Um pequeno livro que leva muito pouco tempo a ler mas certamente imenso tempo a compreender pela temática diversa e densa mais os paradoxos intrínsecos à personagem principal, que, se no final até pode ser compreendida no percurso que relatou, ao ser-nos atirados à cara a redenção da mesma como equivalente à nossa, mil e uma reflexões se podem tomar, quer a nível individual quer a nível da humanidade, num exercício salutar embora com uma base negativista profunda, lúcida porém, que abre os olhos para um melhor conhecimento e questionamento de nós próprios e uma atitude mais consciente dos nossos actos e da nossa vida.

Excerto

Uma vez desperta a minha atenção, não me foi difícil descobrir que tinha inimigos. Na minha profissão, em primeiro lugar, e depois na minha vida social. A uns, tinha prestado serviços. A outros, deveria tê-los prestado. Tudo isso, em suma, estava na ordem das coisas, e descobri-o sem grande mágoa. Em contrapartida, foi-me mais difícil e doloroso admitir que tinha inimigos entre pessoas que mal ou absolutamente nada conhecia. Sempre tinha pensado, com a ingenuidade de que já lhe dei algumas provas, que os que não me conheciam não poderiam deixar de gostar de mim, se chegassem a privar comigo. Pois bem, nada disso! Encontrei inimizades sobretudo entre os que não me conheciam senão muito por alto, e sem que eu próprio os conhecesse. Suspeitavam, sem dúvida, de que eu vivia em plenitude e num livre abandono à felicidade: isso não se perdoa. O ar do êxito, ostentado de uma certa maneira, é capaz de pegar raiva a um asno. A minha vida, por outro lado, estava cheia a transbordar, e, por falta de tempo, eu recusava muitas oportunidades! Esquecia em seguida, pela mesma razão, as minhas recusas. Mas tais oportunidades tinham-me sido oferecidas por pessoas cuja vida não era plena, e que, por esta mesma razão, se lembravam das minhas recusas.
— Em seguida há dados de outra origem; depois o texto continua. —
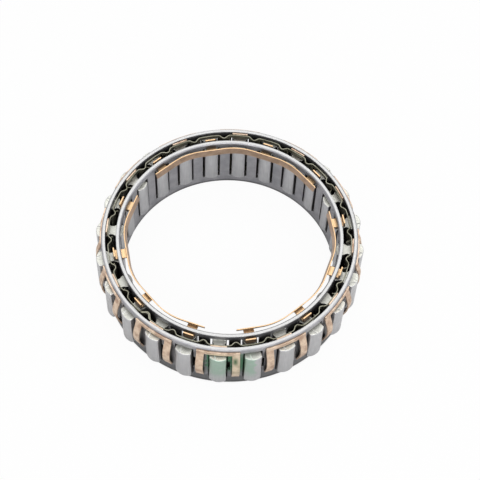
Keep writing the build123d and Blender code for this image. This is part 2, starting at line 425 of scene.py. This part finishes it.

Era assim que, para dar apenas um exemplo, as mulheres, no fim de contas, me ficavam caras. O tempo que lhes consagrava, não o podia dedicar aos homens, que nem sempre me perdoavam. Como sair disto? Não nos perdoam a nossa felicidade, nem os nossos êxitos, senão no caso de consentirmos generosamente em reparti-los. Mas, para se ser feliz é preciso não nos ocuparmos muito dos outros. As saídas ficam, pois, cortadas. Feliz e julgado ou absolvido, e miserável. Quanto a mim, a injustiça era maior: eu era condenado por causa de felicidades antigas. Tinha vivido durante muito tempo na ilusão de um acordo geral, quando de todos os lados choviam sobre mim, distraído e sorridente, os juízos, as flechas e os remoques. A partir do dia em que fiquei alerta, veio-me a lucidez, recebi todos os ferimentos ao mesmo tempo e perdi de uma só vez as minhas forças. O universo inteiro pôs-se então a rir à minha volta.